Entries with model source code

━━━━━━━━

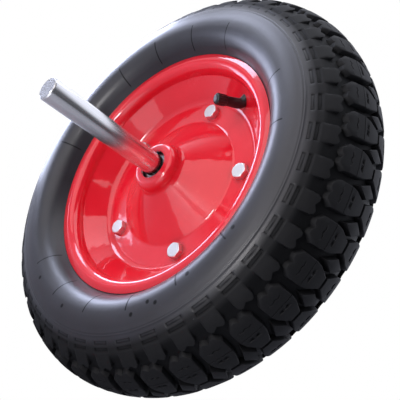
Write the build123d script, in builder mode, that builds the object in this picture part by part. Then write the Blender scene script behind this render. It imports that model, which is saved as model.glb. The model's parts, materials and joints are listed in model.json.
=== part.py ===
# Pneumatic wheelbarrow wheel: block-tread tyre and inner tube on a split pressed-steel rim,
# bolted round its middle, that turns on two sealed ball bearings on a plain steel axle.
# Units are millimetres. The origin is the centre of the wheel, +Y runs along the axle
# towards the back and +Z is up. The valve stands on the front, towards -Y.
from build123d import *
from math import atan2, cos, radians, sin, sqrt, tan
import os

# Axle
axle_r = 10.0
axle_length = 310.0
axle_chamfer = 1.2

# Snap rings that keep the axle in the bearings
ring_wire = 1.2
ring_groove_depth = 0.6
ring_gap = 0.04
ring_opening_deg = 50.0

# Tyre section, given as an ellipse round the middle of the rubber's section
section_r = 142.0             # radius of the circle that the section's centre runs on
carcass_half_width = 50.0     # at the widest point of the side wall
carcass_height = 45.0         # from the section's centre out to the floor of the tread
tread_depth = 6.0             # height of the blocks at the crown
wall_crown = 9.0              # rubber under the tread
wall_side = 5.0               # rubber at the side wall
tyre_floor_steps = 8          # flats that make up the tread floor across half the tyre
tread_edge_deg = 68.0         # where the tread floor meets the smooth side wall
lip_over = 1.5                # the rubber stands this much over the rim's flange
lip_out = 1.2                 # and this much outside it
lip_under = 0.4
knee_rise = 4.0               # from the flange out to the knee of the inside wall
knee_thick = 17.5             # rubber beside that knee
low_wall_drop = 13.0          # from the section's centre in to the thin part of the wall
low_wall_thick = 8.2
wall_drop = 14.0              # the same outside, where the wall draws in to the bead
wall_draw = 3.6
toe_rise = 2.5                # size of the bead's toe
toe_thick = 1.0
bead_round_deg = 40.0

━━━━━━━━

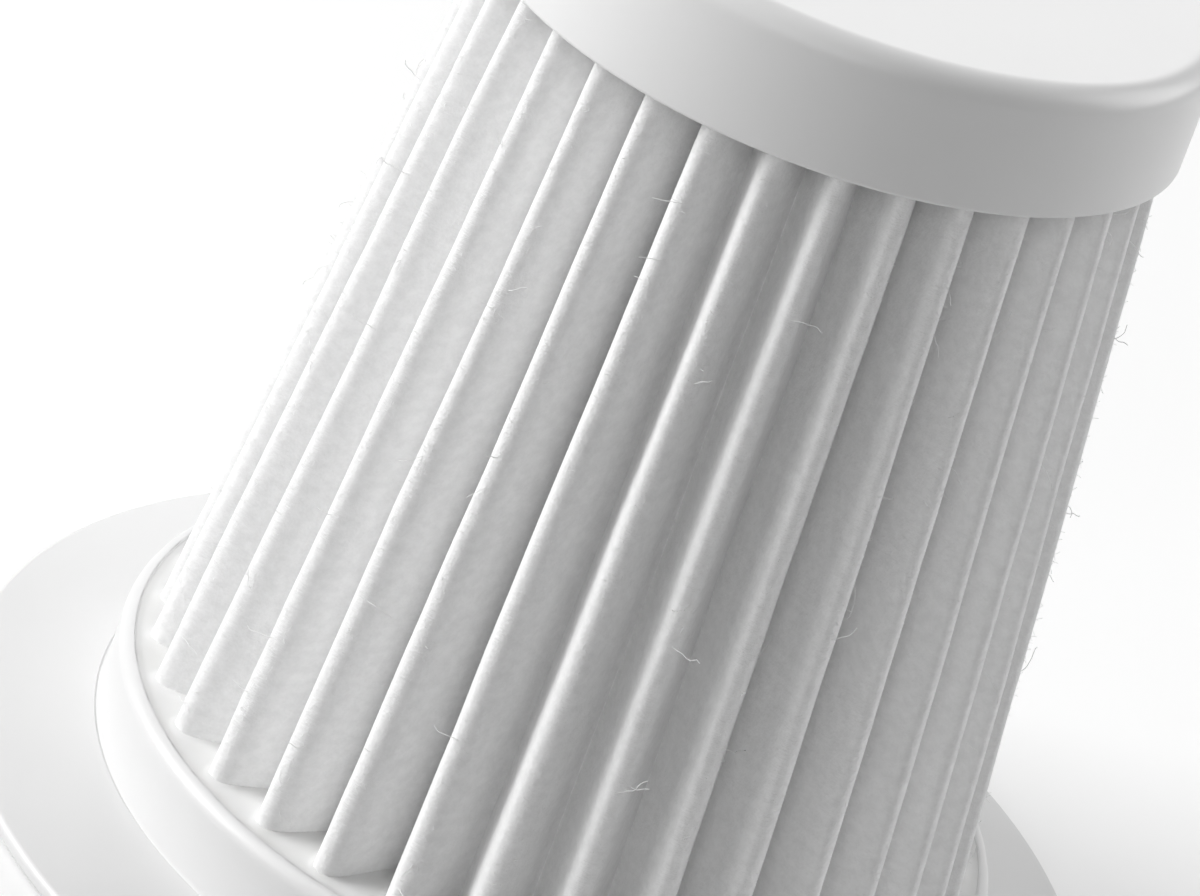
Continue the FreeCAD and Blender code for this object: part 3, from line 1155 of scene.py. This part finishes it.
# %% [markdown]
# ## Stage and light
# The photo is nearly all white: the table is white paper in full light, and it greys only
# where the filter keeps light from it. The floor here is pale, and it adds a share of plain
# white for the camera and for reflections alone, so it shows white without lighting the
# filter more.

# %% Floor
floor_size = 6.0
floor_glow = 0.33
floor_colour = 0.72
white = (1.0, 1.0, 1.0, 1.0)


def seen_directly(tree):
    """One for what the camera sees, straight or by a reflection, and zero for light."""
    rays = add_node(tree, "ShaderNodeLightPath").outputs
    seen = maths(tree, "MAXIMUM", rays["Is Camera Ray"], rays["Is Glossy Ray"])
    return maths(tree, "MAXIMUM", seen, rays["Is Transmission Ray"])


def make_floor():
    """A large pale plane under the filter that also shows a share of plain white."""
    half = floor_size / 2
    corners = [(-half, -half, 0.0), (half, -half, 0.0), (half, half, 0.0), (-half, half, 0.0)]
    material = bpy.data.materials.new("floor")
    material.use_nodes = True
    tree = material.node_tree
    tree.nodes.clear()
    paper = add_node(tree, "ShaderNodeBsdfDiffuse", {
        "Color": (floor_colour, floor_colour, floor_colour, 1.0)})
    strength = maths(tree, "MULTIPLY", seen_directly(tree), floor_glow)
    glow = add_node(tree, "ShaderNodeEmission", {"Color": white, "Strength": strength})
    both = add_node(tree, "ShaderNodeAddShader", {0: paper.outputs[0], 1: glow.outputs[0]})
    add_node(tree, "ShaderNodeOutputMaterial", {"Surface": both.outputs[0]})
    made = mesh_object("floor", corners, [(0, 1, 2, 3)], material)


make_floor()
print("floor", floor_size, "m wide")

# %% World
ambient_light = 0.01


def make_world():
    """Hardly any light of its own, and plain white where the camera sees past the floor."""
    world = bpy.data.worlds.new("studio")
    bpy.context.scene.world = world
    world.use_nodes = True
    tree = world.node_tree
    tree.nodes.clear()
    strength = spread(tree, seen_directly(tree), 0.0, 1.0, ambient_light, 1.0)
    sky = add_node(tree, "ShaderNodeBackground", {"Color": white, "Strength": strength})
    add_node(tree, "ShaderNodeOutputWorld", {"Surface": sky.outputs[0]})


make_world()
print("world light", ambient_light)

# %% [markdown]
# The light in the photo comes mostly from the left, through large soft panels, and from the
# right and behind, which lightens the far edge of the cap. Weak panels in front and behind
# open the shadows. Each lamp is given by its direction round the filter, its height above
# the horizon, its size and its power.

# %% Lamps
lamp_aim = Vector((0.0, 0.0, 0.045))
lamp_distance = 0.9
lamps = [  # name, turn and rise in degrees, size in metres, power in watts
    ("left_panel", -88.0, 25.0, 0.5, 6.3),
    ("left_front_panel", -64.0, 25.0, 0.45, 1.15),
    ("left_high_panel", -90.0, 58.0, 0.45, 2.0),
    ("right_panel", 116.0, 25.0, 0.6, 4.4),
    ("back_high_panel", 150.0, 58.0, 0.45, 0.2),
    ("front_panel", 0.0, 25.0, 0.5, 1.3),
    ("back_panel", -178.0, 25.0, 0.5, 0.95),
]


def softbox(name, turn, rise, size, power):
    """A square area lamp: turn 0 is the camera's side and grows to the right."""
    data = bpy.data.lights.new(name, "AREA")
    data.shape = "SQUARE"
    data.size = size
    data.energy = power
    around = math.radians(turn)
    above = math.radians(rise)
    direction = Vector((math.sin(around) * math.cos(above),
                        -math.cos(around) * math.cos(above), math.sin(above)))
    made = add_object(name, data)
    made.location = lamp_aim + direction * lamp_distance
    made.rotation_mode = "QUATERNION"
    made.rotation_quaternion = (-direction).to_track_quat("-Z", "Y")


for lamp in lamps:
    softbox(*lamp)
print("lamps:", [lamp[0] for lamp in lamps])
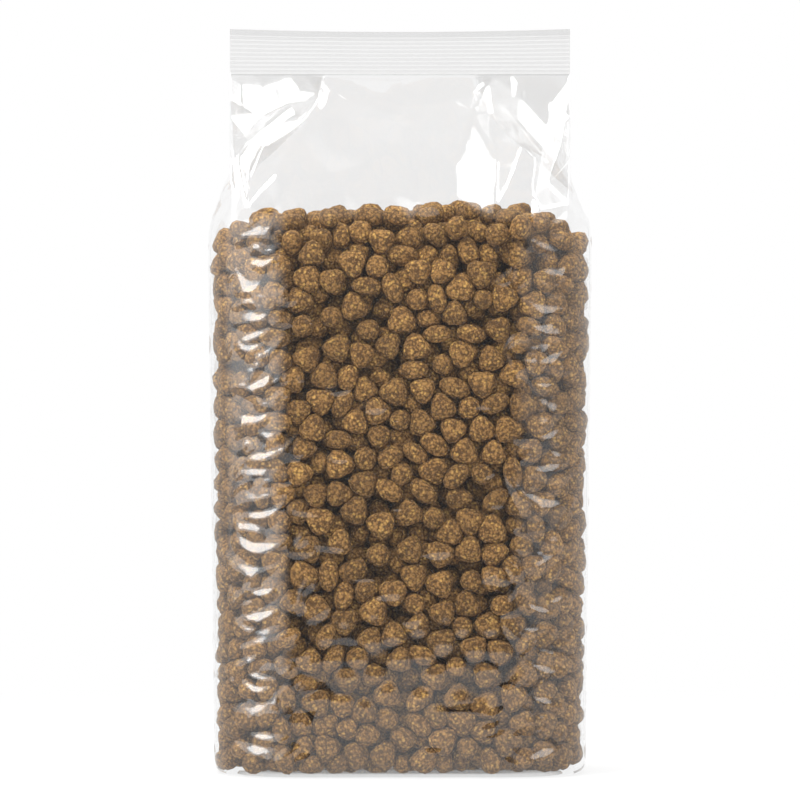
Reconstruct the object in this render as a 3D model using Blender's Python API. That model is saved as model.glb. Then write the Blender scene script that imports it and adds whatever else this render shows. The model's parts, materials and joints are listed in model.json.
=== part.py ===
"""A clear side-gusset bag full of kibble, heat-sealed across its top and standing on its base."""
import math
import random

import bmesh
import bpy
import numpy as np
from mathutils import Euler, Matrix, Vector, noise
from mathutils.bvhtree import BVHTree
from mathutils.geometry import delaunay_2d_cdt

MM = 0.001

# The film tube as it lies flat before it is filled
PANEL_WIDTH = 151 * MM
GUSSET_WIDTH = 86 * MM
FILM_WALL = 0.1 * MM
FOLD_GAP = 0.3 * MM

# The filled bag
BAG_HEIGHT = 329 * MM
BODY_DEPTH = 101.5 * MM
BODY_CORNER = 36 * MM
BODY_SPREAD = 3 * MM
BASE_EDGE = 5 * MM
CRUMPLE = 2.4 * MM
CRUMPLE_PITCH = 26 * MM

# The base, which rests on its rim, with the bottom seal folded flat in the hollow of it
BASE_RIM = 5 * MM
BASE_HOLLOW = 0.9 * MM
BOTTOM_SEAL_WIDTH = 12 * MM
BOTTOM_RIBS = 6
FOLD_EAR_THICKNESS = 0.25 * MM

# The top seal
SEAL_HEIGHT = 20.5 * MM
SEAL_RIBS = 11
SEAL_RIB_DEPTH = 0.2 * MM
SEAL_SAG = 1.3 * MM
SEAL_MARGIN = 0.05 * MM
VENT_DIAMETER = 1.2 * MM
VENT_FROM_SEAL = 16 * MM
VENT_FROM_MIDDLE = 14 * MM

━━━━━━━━

§ **Exercise**: Go through the listing above line by line and say how many lines hold the word "shows". Reply with that number only.

§ **The solution**: 3